Would someone (Anand ??) please comment about this article at:

http://www.pcgameshardware.de/aid,7...chnikdetails-zu-Bulldozer-und-Llano/CPU/News/

Its German and one paragraph translates as

" AMDs of coming bulldozer architecture news could be serious. Previous charts showed four unspezifizierte pipelines per core, which is usually considered an extension of the current triple scalar K10 architecture. In the detailed version is, however, two ALUs and two load/store units. Contrary to previous expectations a bulldozer core would not 33% more computational as a K10 core (with 3 ALUs and 3 load/store units) but 33% less so. Zambezi CPU with 8 cores would be on 16 ALUs while has a current Thuban Hexacore whose 18. It remains still unclear what changes AMD makes within the ALUs, and what performance have important gaming FPUs "

Is this a problem or not ?

JFAMD · May 6, 2010

Bulldozer has more pipelines than our existing products.

Ancalagon44 · May 6, 2010

More detail, JFAMD?

Doesnt bulldozer also implement a version of SMT by allowing two physical cores to share execution resources?

Lonyo · May 6, 2010

Ancalagon44 said:
More detail, JFAMD?

Doesnt bulldozer also implement a version of SMT by allowing two physical cores to share execution resources?

I thought each "core" was a smaller current core, and there are 2 "cores" in a "module".
So it doesn't have SMT, it has more bits in what is currently a core, but each of those core bits is smaller.

So a current core is 1x3 ALUs (seen as one core in Windows).
Bulldozer would be 2x2 ALUs (seen as two cores in Windows).
So it's almost like SMT but with more physical stuff than Hyperthreading, but less than an actual second core vs current AMD processors, with some of the other resources being shared between the two "cores". Each module ends up being faster than a current core, but each new "core" is slower than a core.

Idontcare · May 6, 2010

Usually computing platforms are evaluated against the following metrics:
1. Performance
2. Performance/Dollar (time-zero expense)
3. Performance/Watt (TCO consideration)

Why would anyone care to break this down into "ALU/dollar", etc? To critique the design decisions that went into developing the architecture, I suppose, but to actually make any purchasing decisions? Doubtful.

ALU is really not such an "all purpose" metric anyways...fewer ALU's paired with a lower latency ISA or more ALU's paired with a higher latency ISA. Performance will completely depend on instruction mix for any given application.

IntelUser2000 · May 6, 2010

The article is supporting my initial belief that the CPU design team on AMD is taking cues from the GPU design team.

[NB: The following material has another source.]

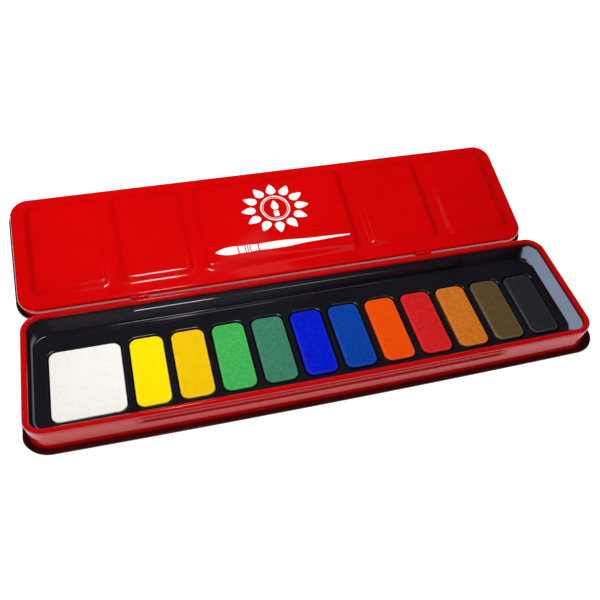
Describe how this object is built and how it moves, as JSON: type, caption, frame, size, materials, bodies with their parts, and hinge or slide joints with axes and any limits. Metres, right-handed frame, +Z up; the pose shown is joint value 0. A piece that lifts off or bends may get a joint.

GPU design team plays with the idea of having small "base" GPU core that can be easily put in a dual chip configuration for performance, minimizing yield issues associated with large die GPUs like Nvidia is pushing.

Both GPU and CPU design team is facing competitors that are adept at creating large cores, and being a smaller company the new design direction is a way of adjusting to it. It might never take the absolute performance lead, but it'll be more profitable.

JFAMD · May 6, 2010

Ancalagon44 said:
More detail, JFAMD?

Doesnt bulldozer also implement a version of SMT by allowing two physical cores to share execution resources?

No, we do have shared resources but the shared resources allow simultaneous processing.

SMT is actually NOT simultaneous because you have one set of pipelines and you can only schedule one thread at a time. Thread B takes over when thread A stalls.

While we have 2 cores in a module that share resources, they are truly processing simultaneously.

Technically, SMT is more like serial multithreading and not simultaneous multithreading.

We have no shared pipelines, they are all dedicated to the integer core. That is the difference.

Borealis7 · May 6, 2010

will AMD have a fast dual/quad CPU for gaming?
if i choose AMD, then i'd rather my next upgrade be a faster quad (with turbo, of course) than a slower X6,8,whatever

Idontcare · May 6, 2010

JFAMD said:
SMT is actually NOT simultaneous because you have one set of pipelines and you can only schedule one thread at a time. Thread B takes over when thread A stalls.

Interesting, I had not really thought much about it before, but in essence what you are saying is that one could view the productivity gained by hyperthreading as an indicator of just how much (frequency x duration) the architecture stalls with a given instruction mix.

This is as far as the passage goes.